"Who wants to use their thermostat as a 38MB jumpdrive? I do! I do!" The
Nest learning thermostat came out of the Bay Area in late October of 2011 in an unprecedented blaze of publicity - well, unprecedented for a thermostat - as a result of its status as the creation of Tony Fadell, one of the non-traditional parenting collective of the iPod*, and Matt Rogers, his senior engineer in the iPhone division. (
Previously)
Coverage from the tech press included
Mashable,
MacWorld,
Wired,
The Verge. The MSM pitched in, this
USA Today piece being exemplary of the form:
- Why am I reviewing a thermostat? Boring!

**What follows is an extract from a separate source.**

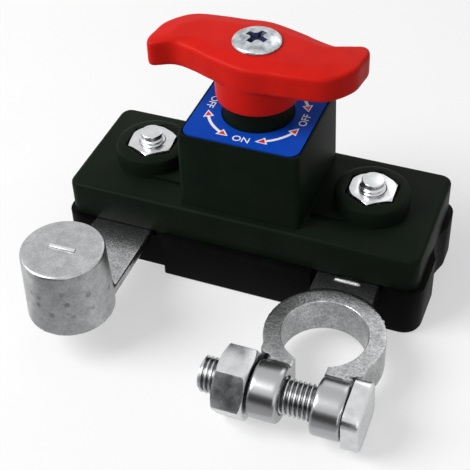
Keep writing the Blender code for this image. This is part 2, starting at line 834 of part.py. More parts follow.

- But this is no ordinary thermostat
- It was made by the [non-traditional parent] of the iPod
- It doesn't look like a thermostat - it looks more like an iDevice
- It promises huge energy savings
- Which we have not had time to verify, but
- It's very cool, if a little expensive and
- Here is a terrible pun.
The difference between the Nest and other programmable thermostats, along with its aesthetics, was its ability to monitor presence with motion sensors, and its ability to learn from its owners' behavior, and the behavior of other Nest owners across the world. Yoky Matsuoka, child tennis prodigy, MacArthur fellow and former expert in
mind-controlled robot limbs took up the post of VP of Technology at Nest Labs, responsible for the algorithms that will improve the efficiency of the thermostats
in situ from information sent back from each and aggregated.
But what was inside the Nest, and how does it do what Nest Labs claim it can do? Nathan Siedle, CEO of the hobby-electronics vendor
SparkFun decided to take his newly-arrived $249 Nest thermostat apart before reassembling and installing it.
*At last count there were at least four people referred to as in some way a parent of the iPod.